When I try to conduct INT8 quantilization in Python, it always give the following error during the calibration procedure:

[05/16/2024-18:22:28] [TRT] [I] [MemUsageChange] Init cuBLAS/cuBLASLt: CPU +0, GPU +8, now: CPU 2904, GPU 74855 (MiB)
[05/16/2024-18:22:28] [TRT] [I] [MemUsageChange] Init cuDNN: CPU +0, GPU +8, now: CPU 2904, GPU 74863 (MiB)
[05/16/2024-18:22:28] [TRT] [I] [MemUsageChange] Init cuBLAS/cuBLASLt: CPU +0, GPU +10, now: CPU 2904, GPU 74839 (MiB)
[05/16/2024-18:22:28] [TRT] [I] [MemUsageChange] Init cuDNN: CPU +0, GPU +8, now: CPU 2904, GPU 74847 (MiB)
[05/16/2024-18:22:28] [TRT] [I] [MemUsageChange] TensorRT-managed allocation in IExecutionContext creation: CPU +0, GPU +16, now: CPU 130, GPU 272 (MiB)
[05/16/2024-18:22:28] [TRT] [I] Starting Calibration.
[ERROR] Exception caught in get_batch(): Unable to cast Python instance to C++ type (compile in debug mode for details)
[05/16/2024-18:22:30] [TRT] [I] Post Processing Calibration data in 2.704e-06 seconds.
[05/16/2024-18:22:30] [TRT] [E] 1: Unexpected exception _Map_base::at
Failed to create the engine

How can I fix it? The get_batch() function in Calibration instance are programmed like this:

class ASRCalibrator(trt.IInt8EntropyCalibrator2):
	def __init__(self, calibration_files=[], batch_size=1, cache_file="", preprocess_func=None):
		super().__init__()
		self.cache_file = cache_file
		self.batch_size = batch_size
		self.files = calibration_files
		self.batch = (None, None)

		self.batches = self.load_batches()
		self.preprocess_func = preprocess_func

	def get_batch_size(self):
		return self.batch_size

	def load_batches(self):
		for filename in self.files:
			self.batch = self.preprocess_func(filename)
			yield self.batch

	def get_batch(self, names):
		try:
			batch = next(self.batches)
			data, data_len = batch

			device_input0 = cuda.mem_alloc(data.nbytes)
			device_input1 = cuda.mem_alloc(data_len.nbytes)

			# 把校准数据从CPU搬运到GPU中
			cuda.memcpy_htod(device_input0, data.ravel())
			cuda.memcpy_htod(device_input1, data_len.ravel())

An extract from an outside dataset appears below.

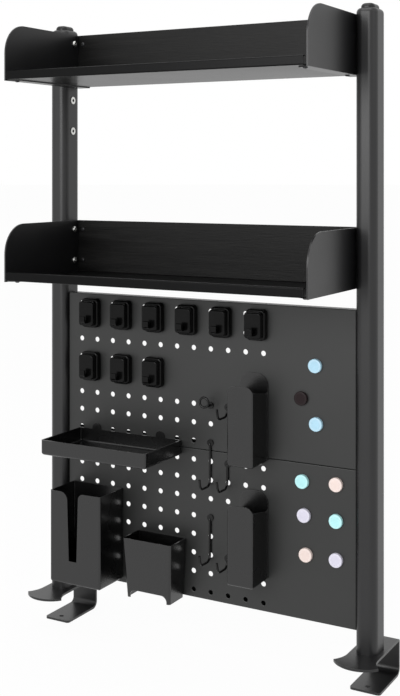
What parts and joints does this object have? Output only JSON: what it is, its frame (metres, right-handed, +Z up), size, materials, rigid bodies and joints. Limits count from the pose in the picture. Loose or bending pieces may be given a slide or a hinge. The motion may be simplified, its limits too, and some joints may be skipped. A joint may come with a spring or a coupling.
{
  "type": "desk pegboard rack",
  "caption": "Clamp-on desk rack with open shelves above perforated steel panels that carry plug-in holders, wire hooks and round magnets.",
  "frame": {"origin": "middle of the desk's rear top edge, between the clamps: at the brackets' rear walls and the underside of their top plates", "axes": "+X to the right, +Y away from the person at the desk, +Z up"},
  "size_m": [0.524, 0.211, 0.852],
  "materials": {
    "black_frame": "fine satin powder coat",
    "black_clamp": "satin powder coat",
    "black_panel": "matte powder coat",
    "black_shelf": "matte powder coat",
    "shelf_pan": "satin powder coat",
    "wood_grain_board": "black wood grain",
    "dark_plastic": "satin",
    "holder_black": "matte powder coat",
    "wire_black": "gloss coat",
    "hook_gloss_black": "gloss",
    "pad_grey": "foam tape",
    "bright_fastener": "zinc plated",
    "dark_fastener": "black oxide",
    "magnet_light_blue": "gloss",
    "magnet_dark_brown": "gloss",
    "magnet_cyan": "gloss",
    "magnet_peach": "gloss",
    "magnet_lilac": "gloss"
  },
  "bodies": {
    "rack": {"board_screws": "dark_fastener", "foot_screws": "dark_fastener", "hook_pads": "pad_grey", "left_clamp_bracket": "black_clamp", "left_foot_insert": "dark_plastic", "left_top_cap": "dark_plastic", "left_upright": "black_frame", "lower_peg_panel": "black_panel", "lower_shelf_back_board": "wood_grain_board", "lower_shelf_left_end": "black_shelf", "lower_shelf_pan": "shelf_pan", "lower_shelf_right_end": "black_shelf", "pan_screws": "dark_fastener", "panel_screws": "bright_fastener", "right_clamp_bracket": "black_clamp", "right_foot_insert": "dark_plastic", "right_top_cap": "dark_plastic", "right_upright": "black_frame", "rivet_nuts": "bright_fastener", "shelf_screws": "bright_fastener", "square_hook_1": "hook_gloss_black", "square_hook_2": "hook_gloss_black", "square_hook_3": "hook_gloss_black", "square_hook_4": "hook_gloss_black", "square_hook_5": "hook_gloss_black", "square_hook_6": "hook_gloss_black", "square_hook_7": "hook_gloss_black", "square_hook_8": "hook_gloss_black", "square_hook_9": "hook_gloss_black", "upper_peg_panel": "black_panel", "upper_shelf_back_board": "wood_grain_board", "upper_shelf_left_end": "black_shelf", "upper_shelf_pan": "shelf_pan", "upper_shelf_right_end": "black_shelf"},
    "tray_body": {"tray": "holder_black"},
    "slotted_box_body": {"slotted_box": "holder_black"},
    "cup_body": {"cup": "holder_black"},
    "upper_pen_box_body": {"upper_pen_box": "holder_black"},
    "lower_pen_box_body": {"lower_pen_box": "holder_black"},
    "ring_hook_body": {"ring_hook": "wire_black"},
    "upper_long_hook_body": {"upper_long_hook": "wire_black"},
    "lower_long_hook_body": {"lower_long_hook": "wire_black"},
    "upper_short_hook_body": {"upper_short_hook": "wire_black"},
    "middle_short_hook_body": {"middle_short_hook": "wire_black"},
    "lower_short_hook_body": {"lower_short_hook": "wire_black"},
    "magnet_1_body": {"magnet_1": "magnet_light_blue"},
    "magnet_2_body": {"magnet_2": "magnet_dark_brown"},
    "magnet_3_body": {"magnet_3": "magnet_light_blue"},
    "magnet_4_body": {"magnet_4": "magnet_cyan"},
    "magnet_5_body": {"magnet_5": "magnet_peach"},
    "magnet_6_body": {"magnet_6": "magnet_lilac"},
    "magnet_7_body": {"magnet_7": "magnet_cyan"},
    "magnet_8_body": {"magnet_8": "magnet_peach"},
    "magnet_9_body": {"magnet_9": "magnet_lilac"}
  },
  "joints": [
    {"name": "tray_pull", "type": "slide", "parent": "rack", "child": "tray_body", "axis": [0, -1, 0], "range_m": [0, 0.025]},
    {"name": "slotted_box_pull", "type": "slide", "parent": "rack", "child": "slotted_box_body", "axis": [0, -1, 0], "range_m": [0, 0.025]},
    {"name": "cup_pull", "type": "slide", "parent": "rack", "child": "cup_body", "axis": [0, -1, 0], "range_m": [0, 0.025]},
    {"name": "upper_pen_box_pull", "type": "slide", "parent": "rack", "child": "upper_pen_box_body", "axis": [0, -1, 0], "range_m": [0, 0.025]},
    {"name": "lower_pen_box_pull", "type": "slide", "parent": "rack", "child": "lower_pen_box_body", "axis": [0, -1, 0], "range_m": [0, 0.025]},
    {"name": "ring_hook_pull", "type": "slide", "parent": "rack", "child": "ring_hook_body", "axis": [0, -1, 0], "range_m": [0, 0.025]},
    {"name": "upper_long_hook_pull", "type": "slide", "parent": "rack", "child": "upper_long_hook_body", "axis": [0, -1, 0], "range_m": [0, 0.025]},
    {"name": "lower_long_hook_pull", "type": "slide", "parent": "rack", "child": "lower_long_hook_body", "axis": [0, -1, 0], "range_m": [0, 0.025]},
    {"name": "upper_short_hook_pull", "type": "slide", "parent": "rack", "child": "upper_short_hook_body", "axis": [0, -1, 0], "range_m": [0, 0.025]},
    {"name": "middle_short_hook_pull", "type": "slide", "parent": "rack", "child": "middle_short_hook_body", "axis": [0, -1, 0], "range_m": [0, 0.025]},
    {"name": "lower_short_hook_pull", "type": "slide", "parent": "rack", "child": "lower_short_hook_body", "axis": [0, -1, 0], "range_m": [0, 0.025]},
    {"name": "magnet_1_pull", "type": "slide", "parent": "rack", "child": "magnet_1_body", "axis": [0, -1, 0], "range_m": [0, 0.015]},
    {"name": "magnet_2_pull", "type": "slide", "parent": "rack", "child": "magnet_2_body", "axis": [0, -1, 0], "range_m": [0, 0.015]},
    {"name": "magnet_3_pull", "type": "slide", "parent": "rack", "child": "magnet_3_body", "axis": [0, -1, 0], "range_m": [0, 0.015]},
    {"name": "magnet_4_pull", "type": "slide", "parent": "rack", "child": "magnet_4_body", "axis": [0, -1, 0], "range_m": [0, 0.015]},
    {"name": "magnet_5_pull", "type": "slide", "parent": "rack", "child": "magnet_5_body", "axis": [0, -1, 0], "range_m": [0, 0.015]},
    {"name": "magnet_6_pull", "type": "slide", "parent": "rack", "child": "magnet_6_body", "axis": [0, -1, 0], "range_m": [0, 0.015]},
    {"name": "magnet_7_pull", "type": "slide", "parent": "rack", "child": "magnet_7_body", "axis": [0, -1, 0], "range_m": [0, 0.015]},
    {"name": "magnet_8_pull", "type": "slide", "parent": "rack", "child": "magnet_8_body", "axis": [0, -1, 0], "range_m": [0, 0.015]},
    {"name": "magnet_9_pull", "type": "slide", "parent": "rack", "child": "magnet_9_body", "axis": [0, -1, 0], "range_m": [0, 0.015]}
  ]
}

			return [(device_input0, data.shape), (device_input1, data_len.shape)]

		except StopIteration:
			return []

	def read_calibration_cache(self):
		# 如果校准表文件存在则直接从其中读取校准表
		if os.path.exists(self.cache_file):
			with open(self.cache_file, "rb") as f:
				return f.read()

	def write_calibration_cache(self, cache):
		# 如果进行了校准，则把校准表写入文件中以便下次使用
		with open(self.cache_file, "wb") as f:
			f.write(cache)
			f.flush()

The text was updated successfully, but these errors were encountered:

yjiangling · 2024-05-17T09:48:50Z

@rmccorm4 Hi, I write the get_batch() function followed by your instruction in issue: https://github.com/NVIDIA/TensorRT/issues/688, but it still get the Error: RuntimeError: Unable to cast Python instance to C++ type (compile in debug mode for details), could you please help me to checkout what's wrong? Thank you very much!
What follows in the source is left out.